In a tale where the “cops couldn’t catch a bus” and kids sport “sarcastic haircuts”, there is an odd sense of heart and sincerity. Like the Coen brothers, the absurdity of this odious folly seems to be reflective of the wider human comedy that continually perpetuates itself via the unspooling trickle of minor tragedies. This is the story of fools ordaining their own unfortunate ends, as has always been the case in San Francisco and every metropolis since B.C. and possibly before.
‘We Could Be Looking for the Same Thing’
It’s the second song from Lookout Mountain, Lookout Sea, and while ‘How to Rent a Room’ and ‘Pretty Eyes’ might be owed an apology, I make no excuse for doubling up on the masterpiece. Lookout Mountain, Lookout Sea is somehow simultaneously gruff and melodious like the sound of sandpaper on silk, and the poetry that props it all up whisks you towards a sense of earthly wonder in the wink of an eye. From start to finish, Berman crafts perfectly realised boons that transfigure a reality perfectly realised with a windfall of lilting musical laments and love letters.

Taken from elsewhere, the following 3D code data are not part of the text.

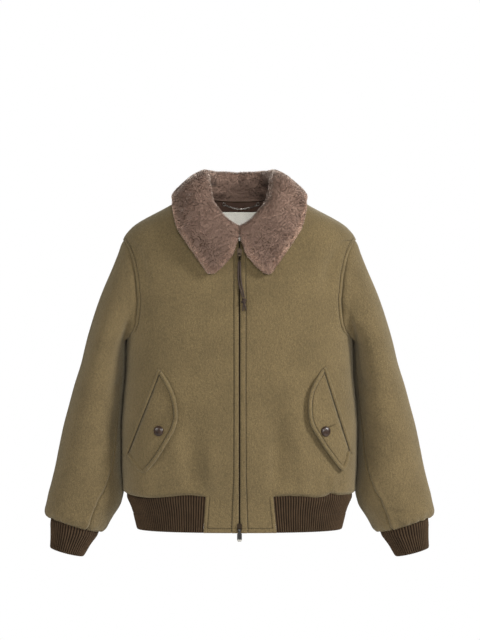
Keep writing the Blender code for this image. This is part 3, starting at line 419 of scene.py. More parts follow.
def make_mesh(name, points, faces, look, uv=None, polish=True):
    """An object from points in millimetres and an array, or a list of arrays, of faces."""
    groups = [np.asarray(f, np.int32) for f in (faces if isinstance(faces, list) else [faces])]
    loops = np.concatenate([g.reshape(-1) for g in groups])
    sizes = np.concatenate([np.full(len(g), g.shape[1], np.int32) for g in groups])
    mesh = bpy.data.meshes.new(name)
    mesh.vertices.add(len(points))
    mesh.vertices.foreach_set("co", world(points).astype(np.float32).reshape(-1))
    mesh.loops.add(len(loops))
    mesh.loops.foreach_set("vertex_index", loops)
    mesh.polygons.add(len(sizes))
    mesh.polygons.foreach_set("loop_start", np.cumsum(sizes, dtype=np.int32) - sizes)
    if uv is not None:
        layer = mesh.uv_layers.new(name="cloth")
        layer.data.foreach_set("uv", np.asarray(uv, np.float32)[loops].reshape(-1))
    mesh.update(calc_edges=True)
    if polish:
        mesh.shade_smooth()
    mesh.materials.append(look)
    return placed(name, mesh)


def lengths_along(points, axis=0):
    """How far each point of a line, or of each line of a grid, is from the line's start."""
    steps = np.linalg.norm(np.diff(points, axis=axis), axis=-1)
    before = [(int(k == axis), 0) for k in range(steps.ndim)]
    return np.pad(np.cumsum(steps, axis=axis), before)


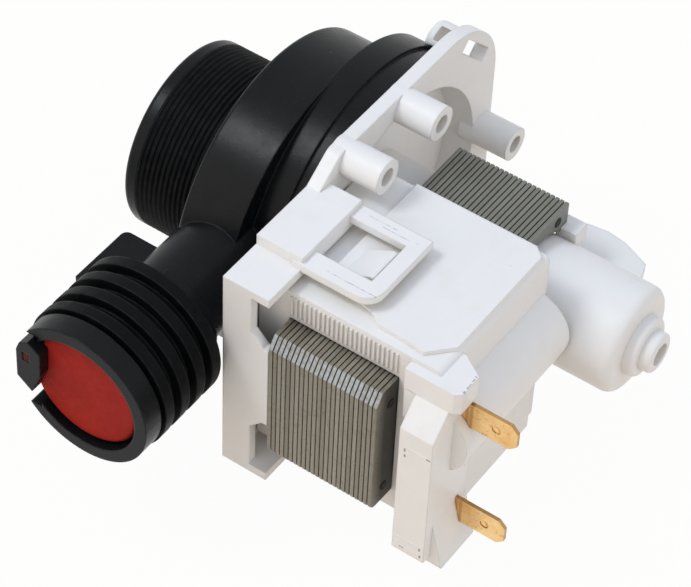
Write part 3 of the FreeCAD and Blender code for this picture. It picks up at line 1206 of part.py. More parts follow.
carrier_start = "cover_floor + end_gap + bearing_length + 2 * washer_gap + washer_thick"
sleeve_ring("front_thrust_washer", "cover_floor + end_gap + bearing_length + washer_gap", "washer_thick",
            "washer_radius", "shaft_radius + shaft_gap")
sleeve_ring("rear_thrust_washer", "rear_bearing_x - washer_gap - washer_thick", "washer_thick",
            "washer_radius", "shaft_radius + shaft_gap")
carrier = turned("carrier", [
    (carrier_start, "shaft_radius + press_gap"),
    (carrier_start, "carrier_neck"),
    ("magnet_start - carrier_flange_thick", "carrier_neck"),
    ("magnet_start - carrier_flange_thick", "carrier_flange"),
    ("magnet_start - press_gap", "carrier_flange"),
    ("magnet_start - press_gap", "carrier_radius"),
    ("magnet_start + magnet_length + carrier_tail", "carrier_radius"),
    ("magnet_start + magnet_length + 1.5 * carrier_tail", "carrier_neck_rear"),
    ("rear_bearing_x - 2 * washer_gap - washer_thick", "carrier_neck_rear"),
    ("rear_bearing_x - 2 * washer_gap - washer_thick", "shaft_radius + press_gap"),
])
finish("magnet_carrier", carrier)
sleeve_ring("rotor_magnet", "magnet_start", "magnet_length", "magnet_radius", "carrier_radius + press_gap")

cover_front = "-dish_depth - dish_floor - press_gap - cover_flange"
cover = turned("cover", [
    (cover_front, "shaft_radius + 4 * shaft_gap"),
    (cover_front, "cover_radius"),
    ("-dish_depth - dish_floor - press_gap", "cover_radius"),
    ("-dish_depth - dish_floor - press_gap", "can_bore - cover_gap"),
    ("cover_groove_start", "can_bore - cover_gap"),
    ("cover_groove_start", "can_bore - cover_gap - cover_groove_depth"),
    ("cover_groove_start + cover_groove", "can_bore - cover_gap - cover_groove_depth"),
    ("cover_groove_start + cover_groove", "can_bore - cover_gap"),
    ("cover_end", "can_bore - cover_gap"),
    ("cover_end", "cushion_radius + cushion_gap"),
    ("cover_floor", "cushion_radius + cushion_gap"),
    ("cover_floor", "shaft_radius + 4 * shaft_gap"),
])
finish("bearing_cover", cover)


def ring(name, x, section, outer):
    """Round-section ring whose outside touches a given radius."""
    thing = doc.addObject("Part::Torus", name)
    put(thing, (x, "0", "0"), TURNS["X"])
    tie(thing, "Radius1", "%s - %s" % (outer, section))
    tie(thing, "Radius2", section)
    return finish(name, thing)


ring("volute_seal_ring", "-dish_depth - dish_floor + spigot_lip + seal_groove / 2", "seal_radius",
     "spigot_radius + spigot_gap - seal_gap")
ring("bearing_cover_seal", "cover_groove_start + cover_groove / 2", "cover_seal_radius",
     "can_bore - seal_gap")

# Drive dog on the shaft and the impeller that it turns after some free play.

hub_rear = "-impeller_back - hub_floor"
hub_front = "-impeller_front + impeller_cap_thick"


def sector(name, start, length, outer, inner, middle):
    """Piece of a ring about the rotor axis, as wide as the dog's sector."""
    piece = doc.addObject("Part::Cylinder", name + "_wedge")
    put(piece, (start, "0", "0"))
    piece.Placement.Rotation = FreeCAD.Rotation(FreeCAD.Vector(1, 0, 0), middle - number("dog_sector") / 2
                                                ).multiply(TURNS["X"])
    tie(piece, "Radius", outer)
    tie(piece, "Height", length)
    tie(piece, "Angle", "dog_sector")
    bore = rod(name + "_bore", "X", (start + " - 1", "0", "0"), inner, length + " + 2")
    return cut(name, piece, [bore])


dog_start = "-impeller_front + impeller_cap_thick + dog_gap"
dog_length = "impeller_front - impeller_cap_thick - impeller_back - hub_floor - 2 * dog_gap"
dog_sleeve = rod("dog_sleeve", "X", (dog_start, "0", "0"), "dog_root", dog_length)
dog_lug = sector("dog_lug", dog_start, dog_length, "hub_bore - dog_gap", "(dog_root + shaft_radius) / 2", 0)
dog_bore = rod("dog_bore", "X", (dog_start + " - 1", "0", "0"),
               "shaft_radius + press_gap", dog_length + " + 2")
finish("drive_dog", cut("drive_dog", join("dog_solid", [dog_sleeve, dog_lug]), [dog_bore]))

impeller = turned("impeller_hub", [
    ("-impeller_back", "shaft_radius + shaft_gap"),
    ("-impeller_back", "impeller_radius"),
    ("-impeller_back - impeller_disc", "impeller_radius"),
    ("-impeller_back - impeller_disc", "hub_radius + hub_foot"),
    ("-impeller_back - impeller_disc - hub_foot", "hub_radius"),
    ("-impeller_front", "hub_radius - hub_taper"),
    ("-impeller_front", "hub_bore"),
    (hub_rear, "hub_bore"),
    (hub_rear, "shaft_radius + shaft_gap"),
])
blades = []
for index in range(int(number("blade_count"))):
    blade = doc.addObject("Part::Box", "blade_%d" % index)
    turn = FreeCAD.Rotation(FreeCAD.Vector(1, 0, 0), index * 360.0 / number("blade_count"))
    inner_end = FreeCAD.Vector(0, number("(hub_radius + hub_bore) / 2"), -number("blade_thick") / 2)
    shift = turn.multVec(inner_end)
    blade.Placement = FreeCAD.Placement(shift, turn)
    tie(blade, "Placement.Base.x", "-impeller_front + blade_drop")
    tie(blade, "Length", "impeller_front - impeller_back - blade_drop - impeller_disc / 2")
    tie(blade, "Width", "impeller_radius - blade_inset - (hub_radius + hub_bore) / 2")
    tie(blade, "Height", "blade_thick")
    blades.append(blade)
stop = sector("stop", "-impeller_front + impeller_cap_thick", dog_length + " + 2 * dog_gap + hub_floor / 2",
              "(hub_bore + hub_radius) / 2", "dog_root + dog_gap", 180)
finish("impeller", join("impeller", [impeller, stop] + blades))
cap_body = turned("cap_body", [
    ("-impeller_front", "0"),
    ("-impeller_front", "hub_bore - press_gap"),
    ("-impeller_front + impeller_cap_thick - press_gap", "hub_bore - press_gap"),
    ("-impeller_front + impeller_cap_thick - press_gap", "0"),
])
finish("impeller_cap", cap_body)

doc.recompute()

# Write every piece once all of them are sound.

for thing in doc.Objects:
    if "Invalid" in thing.State or "Error" in thing.State:
        raise ValueError("%s is not sound: %s" % (thing.Name, thing.State))
for name, thing in PIECES.items():
    if thing.Shape.isNull() or not thing.Shape.isValid():
        raise ValueError("%s has no valid shape" % name)

os.makedirs("parts", exist_ok=True)
for name, thing in PIECES.items():
    thing.Shape.exportStep("parts/%s.step" % name)
    print(name, len(thing.Shape.Solids), "solids", round(thing.Shape.Volume, 1), "mm3")
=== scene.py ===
import json
import math

import bmesh
import bpy
from mathutils import Matrix, Vector


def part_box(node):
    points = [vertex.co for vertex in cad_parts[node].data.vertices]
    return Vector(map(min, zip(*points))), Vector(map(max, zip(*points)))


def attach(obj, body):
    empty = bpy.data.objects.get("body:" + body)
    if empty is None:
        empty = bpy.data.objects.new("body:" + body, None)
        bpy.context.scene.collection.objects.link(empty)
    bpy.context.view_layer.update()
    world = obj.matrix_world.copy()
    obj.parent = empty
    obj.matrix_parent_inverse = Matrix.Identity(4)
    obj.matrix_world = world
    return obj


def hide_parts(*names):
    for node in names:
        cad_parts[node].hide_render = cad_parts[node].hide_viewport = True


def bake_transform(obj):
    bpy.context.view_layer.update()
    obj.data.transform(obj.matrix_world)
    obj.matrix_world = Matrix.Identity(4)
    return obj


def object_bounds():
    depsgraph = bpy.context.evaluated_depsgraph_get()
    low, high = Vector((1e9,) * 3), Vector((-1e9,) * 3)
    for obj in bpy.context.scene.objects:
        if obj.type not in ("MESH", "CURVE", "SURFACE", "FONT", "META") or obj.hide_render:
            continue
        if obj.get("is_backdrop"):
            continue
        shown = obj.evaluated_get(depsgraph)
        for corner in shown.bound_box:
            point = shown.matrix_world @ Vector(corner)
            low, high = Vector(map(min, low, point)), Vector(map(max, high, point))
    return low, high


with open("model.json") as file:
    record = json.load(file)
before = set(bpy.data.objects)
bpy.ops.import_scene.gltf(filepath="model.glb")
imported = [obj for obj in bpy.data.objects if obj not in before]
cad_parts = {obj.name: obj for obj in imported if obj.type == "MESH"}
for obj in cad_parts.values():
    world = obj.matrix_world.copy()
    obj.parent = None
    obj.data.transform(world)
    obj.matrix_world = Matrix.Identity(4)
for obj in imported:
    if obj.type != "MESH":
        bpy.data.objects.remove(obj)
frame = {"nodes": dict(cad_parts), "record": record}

# Sizes are in metres. The pump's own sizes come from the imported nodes.

MM = 0.001
nodes = frame["nodes"]
cad_low, cad_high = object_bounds()
core_low, core_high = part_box("stator_core")
housing_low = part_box("coil_housing")[0]
valve_low, valve_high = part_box("flap_valve")
root_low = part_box("flap_root")[0]

# Plates of the stator core and bends of the terminals, which their finishes follow too

PLATES = 24
PLATE_PITCH = 1.015 * MM
PLATE_GAUGE = 0.90 * MM
TERMINALS = ("terminal_upper", "terminal_lower")
TERMINAL_BENDS = (9.9 * MM, 10.8 * MM)

# Values that the shaders share: bands of noises and masks, samples, and how soft a mark ends

MIDDLE = (0.3, 0.7)
FULL = (0.0, 1.0)
FALLING = (1.0, 0.0)
EDGE_SAMPLES = 6
SHADE_SAMPLES = 5
EDGE_TURN = (0.88, 0.995)
SPECK_FADE = 1.3
SHARP = 0.05 * MM
BLURRED = 0.12 * MM


def feed(tree, socket, source):
    """Link a source to a socket, or set a plain value, with an alpha of one put on a colour."""
    if isinstance(source, bpy.types.NodeSocket):
        tree.links.new(source, socket)
    else:
        socket.default_value = (*source, 1) if socket.type == "RGBA" else source


def colour_mix(tree, factor, a, b):
    """Mix of two colours; a mix node keeps its colours in inputs 6 and 7 and in output 2."""
    node = tree.nodes.new("ShaderNodeMix")
    node.data_type = "RGBA"
    for number, source in ((0, factor), (6, a), (7, b)):
        feed(tree, node.inputs[number], source)
    return node.outputs[2]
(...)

Perhaps as close to pop as they ever came, the last song Silver Jews offered may be the best place to start with them. The song’s message is elevated to no end by the fact that it is sung in duet form, proving that they always knew how to make the music match the poetry in an illuminating way. And the music this time out is a thing of genuine prettiness. That’s a humble artistic virtue that has often been underrated.